Moving on to issues of power (I am skimming quickly over this, so it’s pretty choppy):
… [Esther N.] Goody identifies three functions of greetings in her study of the Gonja people. They are, first, ‘to open a sequence of communicative acts,’ secondly, ‘a means of defining and affirming both identity and rank,’ and, thirdly, ‘a mode of entering upon or manipulating a relationship in order to achieve a specific result.’ The first, probably a universal function of greeting, corresponds with Japanese ‘beginning,’ the second, found wherever the form of greeting varies with status, also encompasses the Japanese case in the formal distinction of status. The third leads us beyond these examples, however. In the Gonja case, this is a type of greeting which precedes a request of sort, or what Goody refers to as a ‘greeting to beg.’
… If we concentrate our attentions only on the parts of these [ceremonial] gatherings when people appear immediately to be influencing the proceedings, i.e. the type of political activity we are used to in Western systems, I think we may well also be missing something important. This would perhaps be equivalent to our overriding interest in unwrapping things, in getting to the essence of something. Just as Salmond warned us not to stop at the ceremonial role of the elders, we must also, on the other hand, be careful not to underestimate the power of the ritual elements of proceedings. Indeed, we must try not to throw away any layers of wrapping before we understand more completely the role they may be playing.

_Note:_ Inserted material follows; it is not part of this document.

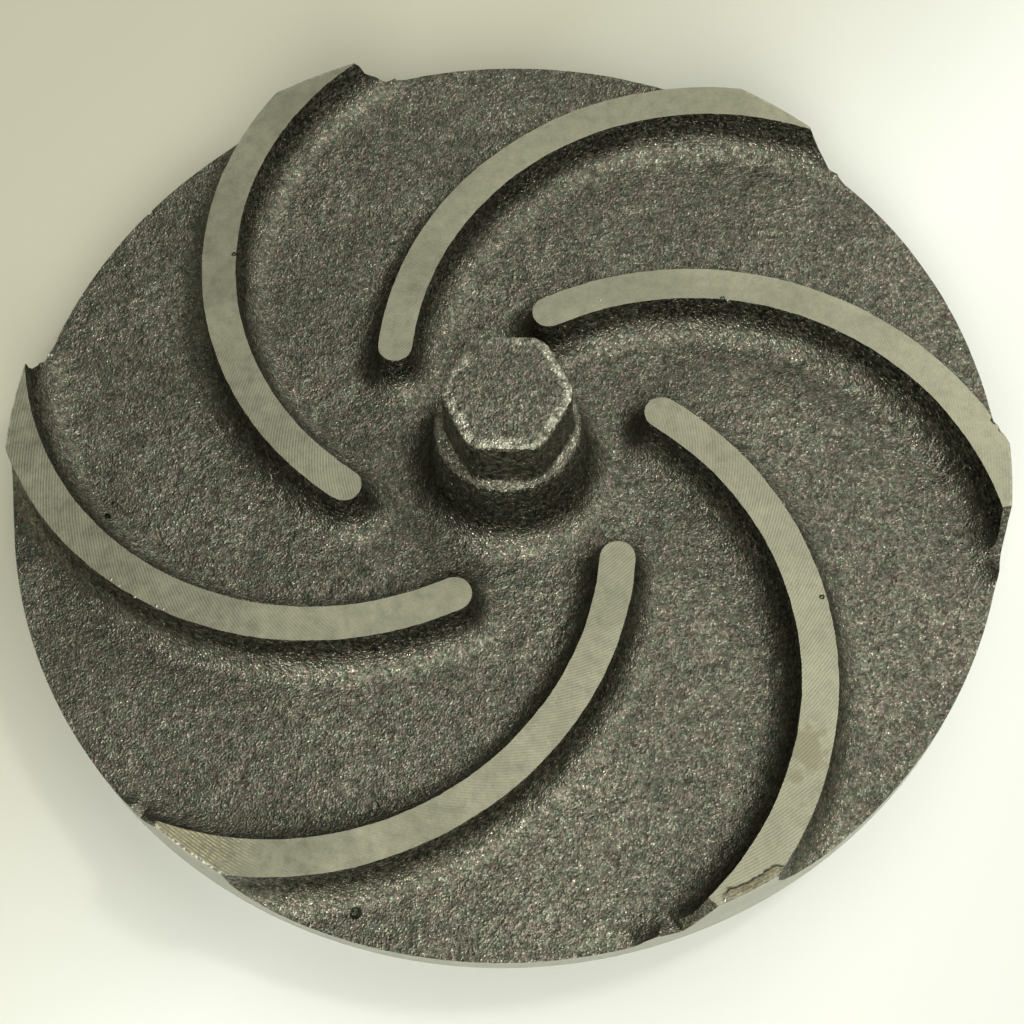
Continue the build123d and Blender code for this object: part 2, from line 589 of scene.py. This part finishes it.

… The socialization of children in appropriate polite behaviour struck Bloch as interesting in Madagascar because of the way the focus of correction and direction of behaviour was not so much on the content of what was said but on the manner in which it was said. He compares this with the attention paid in English society to the use of words such as ‘please’ and ‘thank you,’ as well as suitable intonations of the voice which are thought of as respectful and not ‘cheeky.’ Bloch saw the reason for this attention to regulating the manner of speech as concerned with a concomitant (hidden) restriction, in a subtle and effective way, on the content of what was said.
The formal behaviour which Merina children gradually learn in this way equips at least some of them as they grow up to participate in the formal exchanges which Bloch identifies as important elements of social control in Merina society. Bloch argues that the formality, by its very nature, ‘dramatically restricts’ what can be said, and more importantly, perhaps, the responses to it. Once a formal situation has been created, he argues, it is almost impossible to object to proposals which come out of it. The ability to create such formality is evidently a sine qua non of being able to manipulate it, and only those who become skilled in the art will have access to that kind of power — that layer of Merina wrapping.
… [J.M.] Atkinson uses the wrapping metaphor in a discussion of the importance of ‘wrapped words,’ among the Wana people of Sulawesi, to ‘hint at a meaning without confronting others directly.’ Her paper describes a highly formalized type of speech, or poetry, which is used to express elegant, but nevertheless very often political statements in an indirect way, disguised from all but those who share knowledge of the appropriate context.
… In … these cases we are concerned with political activity which is not immediately obvious, sometimes even to those involved. We are also concerned with a cultural preference for the avoidance of conflict. … we sometimes need to look further for the locus of power than the politics of our own societies would suggest. We need to see, for example, that ‘politics is concerned not only with exercising power but also with reproducing the mechanisms which make power possible.’
… Wrapping in Japan is a veritable ‘cultural template,’ or perhaps we could add another metaphor and call it a ‘cultural design.’ It makes possible the marking of the whole range of life-stages and statuses, thus representing and recreating, the hierarchical order which, in turn, gives rise to the locus of power relationships.
… It is evidently important not to try to take off the layers of wrapping we find elsewhere, always to be seeking essences, because in this way we may be throwing out some of the important cultural information we need, perhaps only to find nothing at all — or a strange, significant emptiness — inside.
Hendry never addresses the linguistic conundrum inherent in the word ‘wrapping.’ By definition ‘wrapping’ is something that is of secondary (or no) importance. If/when we are talking about “important cultural information” then we aren’t talking about wrapping. I think this whole book has been about the interesting transformation or inversion from what starts as a throwaway mannerism into meaningful/necessary core (and observational confusion for those not aware of this inversion).